Division of Neuroradiology
The Division of Neuroradiology at Columbia University Irving Medical Center (CUIMC) is comprised of experienced faculty members and three fellows who specialize in interpreting images from various modalities of the brain, spine, head, and neck, as well as performing various interventional procedures.
The Division of Neuroradiology takes an interdisciplinary approach to reviewing studies, working closely with faculty from neuro-oncolongy, neurosurgery, pediatric neurology, and head and neck diseases.
Our facilities at CUIMC include:
- Nine multidetector CT scanners (16-320 channels)
- 12 MR scanners (three 3T and nine 1.5 T), including a dedicated 3 tesla scanner for the neuro ICU
- Four PET/CT, One SPECT/CT
- Two biplane angiography suites dedicated for diagnostic and interventional neuroangiography and spinal procedures
- 3D laboratory with dedicated workstations for recons: AW, Tera Recon and Vitrea
The NewYork-Presbyterian Hospital system has been named a top hospital by U.S. News and World Report. NewYork-Presbyterian Hospital in Washington Heights, NYC is a 745-bed hospital with a large, active emergency department and is world renowned in several clinical disciplines.
- The Department of Neurology is widely recognized as one of the top providers of neurologic services in the nation. The Neurologic Institute at NewYork-Presbyterian/Columbia was founded in 1909 and is internationally recognized as the first medical center in North America to specialize in the treatment of diseases of the nervous system. The department consists of 144 neurologists and trains 30 neurology residents, 6 pediatric neurology residents and fellows in seven separate subspecialties. The Institute treats the largest stroke caseload worldwide and is a pioneer of hypothermic arrest surgery.
- The Department of Neurosurgery is a top-five ranked practice in the United States and is comprised of 21 neurosurgeons training 15 residents and one interventional neuroradiology fellow. The hospital has a dedicated 16 bed neuro ICU.
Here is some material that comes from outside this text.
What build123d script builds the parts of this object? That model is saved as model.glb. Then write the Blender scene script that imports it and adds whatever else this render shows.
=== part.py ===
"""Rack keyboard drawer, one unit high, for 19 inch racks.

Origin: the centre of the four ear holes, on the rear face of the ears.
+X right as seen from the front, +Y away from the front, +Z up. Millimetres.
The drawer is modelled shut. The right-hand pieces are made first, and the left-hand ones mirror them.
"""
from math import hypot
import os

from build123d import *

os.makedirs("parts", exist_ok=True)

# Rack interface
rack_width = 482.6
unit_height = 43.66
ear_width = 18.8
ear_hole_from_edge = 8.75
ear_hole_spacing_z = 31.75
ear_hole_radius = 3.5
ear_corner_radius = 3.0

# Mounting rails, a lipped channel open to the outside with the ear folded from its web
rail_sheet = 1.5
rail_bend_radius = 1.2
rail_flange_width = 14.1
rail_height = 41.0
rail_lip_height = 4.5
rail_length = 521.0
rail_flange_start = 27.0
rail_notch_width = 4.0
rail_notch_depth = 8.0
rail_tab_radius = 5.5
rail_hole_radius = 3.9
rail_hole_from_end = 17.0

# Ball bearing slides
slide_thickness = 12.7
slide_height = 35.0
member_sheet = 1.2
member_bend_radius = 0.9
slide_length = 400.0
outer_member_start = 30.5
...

- The Department of Otolaryngology is comprised of 26 faculty members training 20 residents. Major areas of focus include head and neck surgery, otology/neurotology, pediatric otolaryngology, facial plastic and reconstructive surgery, skull base surgery, vascular malformation treatment and endoscopic sinus surgery.
- The Department of Ophthalmology consists of 40 full time faculty members, 69 voluntary faculty, nine residents and six fellows. Established in 1933, the Edward S. Harkness Eye Institute is a leader in ophthalmologic patient care, research, and education.
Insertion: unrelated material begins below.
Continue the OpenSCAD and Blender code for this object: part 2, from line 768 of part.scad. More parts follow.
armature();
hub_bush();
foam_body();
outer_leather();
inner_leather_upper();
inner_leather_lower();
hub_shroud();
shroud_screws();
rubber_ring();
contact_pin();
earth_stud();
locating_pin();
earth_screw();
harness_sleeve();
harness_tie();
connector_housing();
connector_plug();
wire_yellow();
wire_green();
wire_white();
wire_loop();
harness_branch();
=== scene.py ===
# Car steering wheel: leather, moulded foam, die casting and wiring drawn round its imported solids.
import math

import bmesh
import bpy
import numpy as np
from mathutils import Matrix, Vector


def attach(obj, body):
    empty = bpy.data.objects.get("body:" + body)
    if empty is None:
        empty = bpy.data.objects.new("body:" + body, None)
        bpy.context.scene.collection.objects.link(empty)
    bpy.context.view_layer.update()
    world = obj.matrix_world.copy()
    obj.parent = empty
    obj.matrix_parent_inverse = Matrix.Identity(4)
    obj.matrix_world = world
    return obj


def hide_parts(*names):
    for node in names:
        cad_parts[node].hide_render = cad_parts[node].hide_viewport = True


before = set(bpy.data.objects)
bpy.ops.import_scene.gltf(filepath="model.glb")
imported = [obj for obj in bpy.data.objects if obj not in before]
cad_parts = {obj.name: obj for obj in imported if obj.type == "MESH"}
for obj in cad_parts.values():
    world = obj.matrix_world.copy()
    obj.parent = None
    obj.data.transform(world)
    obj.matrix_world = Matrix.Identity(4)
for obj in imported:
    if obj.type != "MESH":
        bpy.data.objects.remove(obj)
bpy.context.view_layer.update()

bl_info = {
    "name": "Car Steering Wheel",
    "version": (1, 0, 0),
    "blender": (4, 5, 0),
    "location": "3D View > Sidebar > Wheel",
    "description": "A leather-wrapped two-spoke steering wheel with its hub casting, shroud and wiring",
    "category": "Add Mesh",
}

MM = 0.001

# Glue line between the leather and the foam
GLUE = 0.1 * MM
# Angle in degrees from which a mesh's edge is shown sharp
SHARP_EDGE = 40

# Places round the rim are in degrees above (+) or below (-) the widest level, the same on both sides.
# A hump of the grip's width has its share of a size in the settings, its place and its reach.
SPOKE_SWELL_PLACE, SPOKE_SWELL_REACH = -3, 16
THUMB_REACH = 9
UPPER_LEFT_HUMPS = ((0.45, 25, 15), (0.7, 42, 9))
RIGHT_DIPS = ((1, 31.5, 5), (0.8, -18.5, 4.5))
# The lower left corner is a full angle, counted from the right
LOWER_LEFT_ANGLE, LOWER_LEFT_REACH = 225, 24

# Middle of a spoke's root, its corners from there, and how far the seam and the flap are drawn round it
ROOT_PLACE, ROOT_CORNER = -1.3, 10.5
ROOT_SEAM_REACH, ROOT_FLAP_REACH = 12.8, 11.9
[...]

- The Division of Neuropathology examines over 1700 surgical specimens annually, including biopsies for brain tumors, infecious and inflammatory diseases, nerve and muscle disorders, degenerative diseases, dementias and cerebrovascular disease. The Department of Pathology houses a brain bank containing thousands of post-mortem brain tissue samples for use during multidisciplinary conferences. Teaching conferences are held regularly and include weekly brain cuttings, monthly neurosurgical conferences and CPCs.
NewYork-Presbyterian Morgan Stanley Children's Hospital
NewYork-Presbyterian Morgan Stanley Children's Hospital is a 200-bed hospital specializing in a wide range of pediatric neurologic and neurosurgical disorders including pediatric brain tumors, congenital malformations, hypoxia, vascular diseases, inborn errors of metabolism, leukodystrophies, neurocutaneous disorders, developmental delay and autism, epilepsy and other seizure disorders, infection, head/spine trauma and non-accidental trauma.
The Department of Neuroradiology emphasizes a multidisciplinary approach to training residents and fellows in order to provide the most effective and efficient means of patient care.
Residents and fellows receive strong education and training in all aspects of neuroradiology including magnetic resonance imaging, computed tomography, myelography, arteriography, biopsies and interventional neuroradiology. There are opportunities to learn advanced CNS imaging techniques such as quantitative MR spectroscopy, DSC perfusion MRI, functional MRI (fMRI) and diffusion tensor imaging.
The department accepts three neuroradiology fellows per year into a one-year ACGME accredited Neuroradiology Fellowship.
Research interests are numerous and varied, ranging from the evaluation of neonatal brain myelination for better understanding of normal and abnormal development to imaging of tumors to predict tumor type and as part of clinical trials to assess therapeutic response.